One of NASA’s next research missions won’t be exploring an alien planet or distant galaxy. Instead, the space agency is spending $3 million to go to Washington, D.C. and study one of the greatest mysteries in the universe—how Congress works.

NASA’s Little Green Man (NASA) -- $390,000

Since NASA is no longer conducting space flights, they have plenty of time and money to fund a YouTube TV show and cartoon series called “Green Ninja” in which a man dressed in a Green Ninja costume teaches children about global warming.
Source: Office of Senator Coburn


My favorite involves pizza!
NASA spent $124,955 to develop pizza that can be printed on a 3-D printer.
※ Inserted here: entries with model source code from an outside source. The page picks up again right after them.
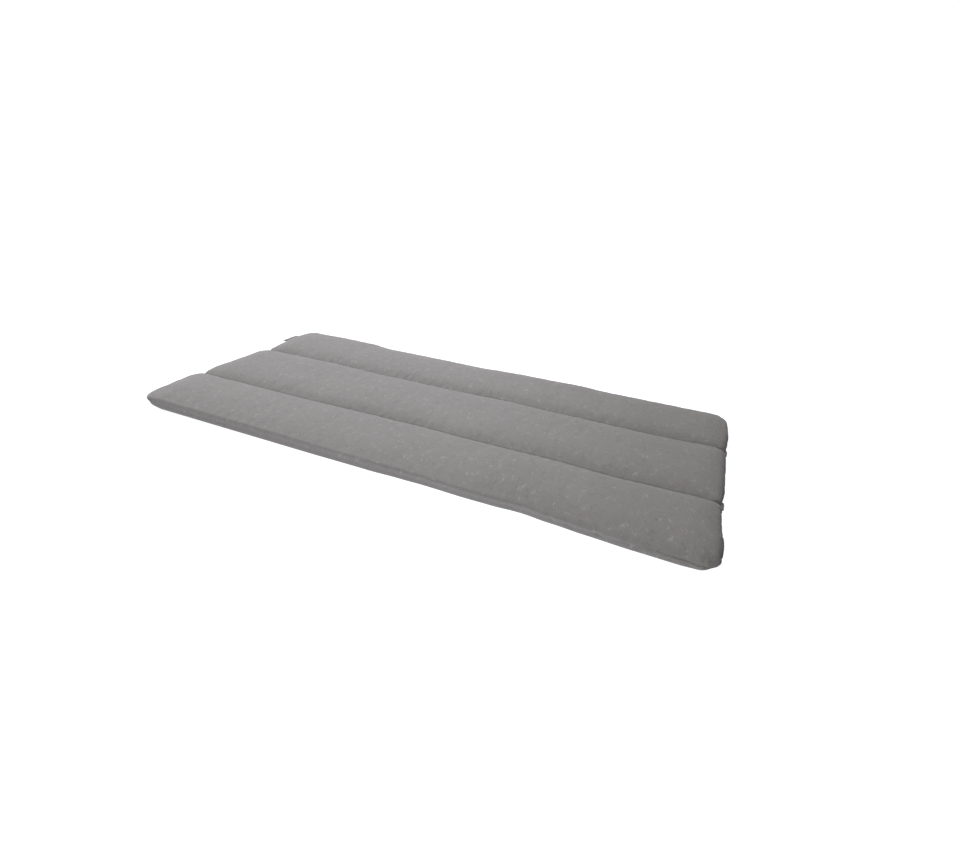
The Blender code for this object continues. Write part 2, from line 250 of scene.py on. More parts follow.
def softSpot(name, settings):
    # a large round lamp with a soft edge to its pool of light
    light = bpy.data.lights.new(name, "SPOT")
    light.shadow_soft_size = settings["size"] / 2
    light.spot_size = math.radians(settings["spread"])
    light.spot_blend = settings["edge"]
    light.color = settings["colour"]
    light.energy = settings["power"]
    lamp = bpy.data.objects.new(name, light)
    bpy.context.scene.collection.objects.link(lamp)
    place = Vector(settings["place"])
    facing = (Vector(settings["aim"]) - place).to_track_quat("-Z", "Y")
    lamp.matrix_world = Matrix.Translation(place) @ facing.to_matrix().to_4x4()


makeCamera()
makeFloor()
makeCards()
makeSurroundings()
softSpot("keyLight", studio["key"])
print("camera, floor, cards and lights made")


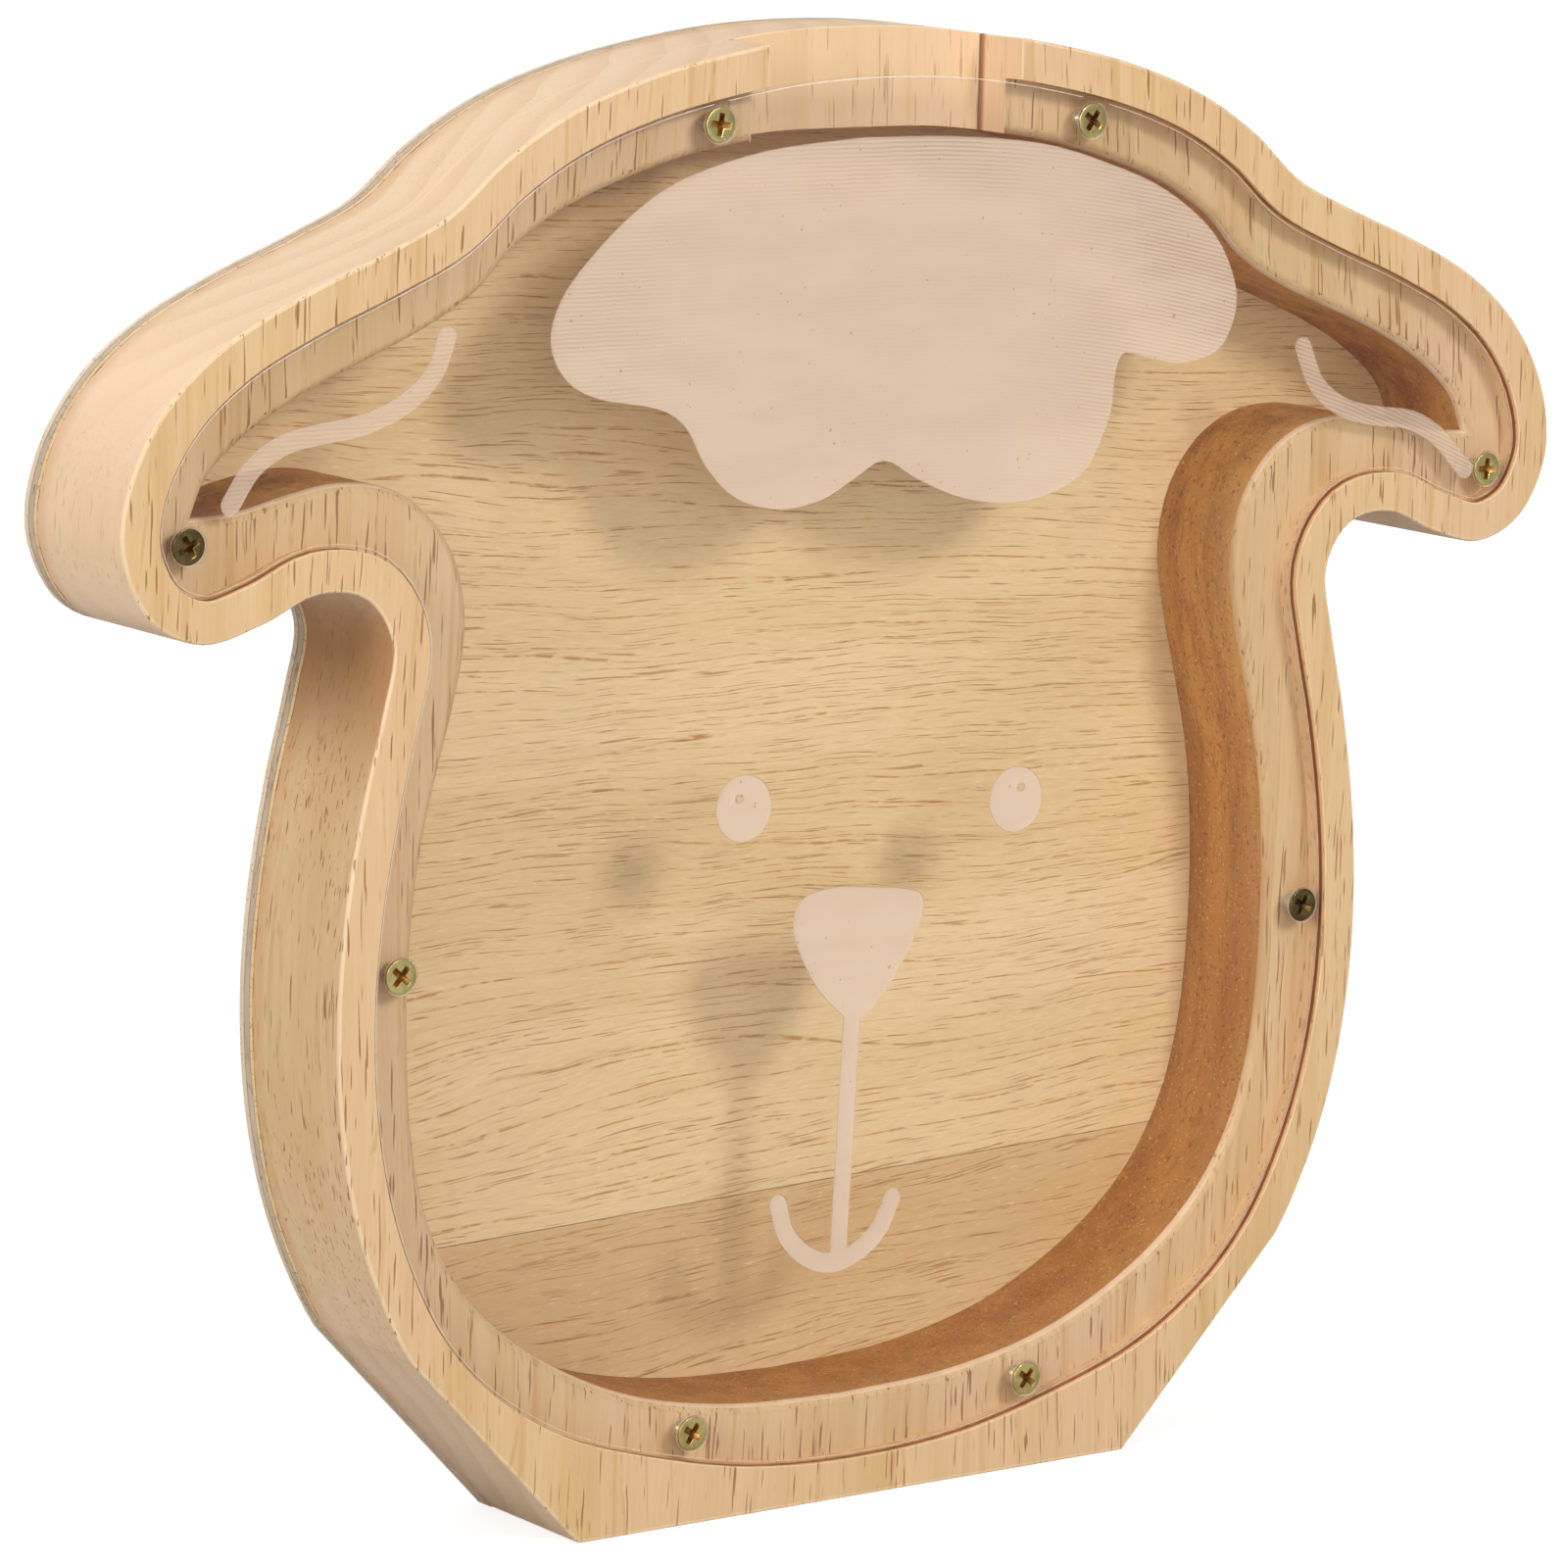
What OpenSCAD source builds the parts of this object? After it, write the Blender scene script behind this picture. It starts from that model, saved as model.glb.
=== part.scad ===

It already pays Lockheed Martin $1 million a year to develop food for a Mars mission that isn't happening for several decades.
Some other choice ways your money is being pissed away:
The National Endowment for the Arts spent $10,000 on a pole-dancing performance art project in Austin.

The Internal Revenue Service granted 19 Nevada brothels standard business tax deductions for expenses including breast implants and sex toys.
 Some in Congress will probably go to Nevada and check out in person whether or not those breast implants are legit!


More craziness, courtesy of your reps in DC. The ones below are in a PDF format.
As the Smithsonian was closing exhibits at its world renowned museums,6 the federal government was funding the creation of “play zones” at the National Museum of Play, an inventory of toys at the Denver Museum of Miniatures, Dolls and Toys, and a website celebrating romance novels.

And just days before the impending shutdown, when much of Washington was bracing for a protracted closure of most government offices and activities, USDA decided to celebrate Christmas early by funding six Christmas trees projects and—in the spirit of holiday cheer—35 different wine initiatives, including the creation of two smart phone apps to help “navigate to the next winery.”

This year more than 100 individuals or families received loan guarantees for $500,000 or more from the U.S. Department of Agriculture to purchase a residence in Hawaii. If these new homeowners later cannot afford their new homes, it’s no problem; the federal government will protect the banks from losses by repaying 90 percent of the loans.
And more!
$15,000 to collect thousands of gallons of human urine and test it as a hay field fertilizer.

$566,000 paid by the U.S. Postal Service to “futurist” Faith Popcorn to envision a viable future for the post office.

NASA was criticized for several other projects, including “pillownauts” — 20 people the agency paid $18,000 each to “spend 70 days lying in bed” with their bodies slightly tilted.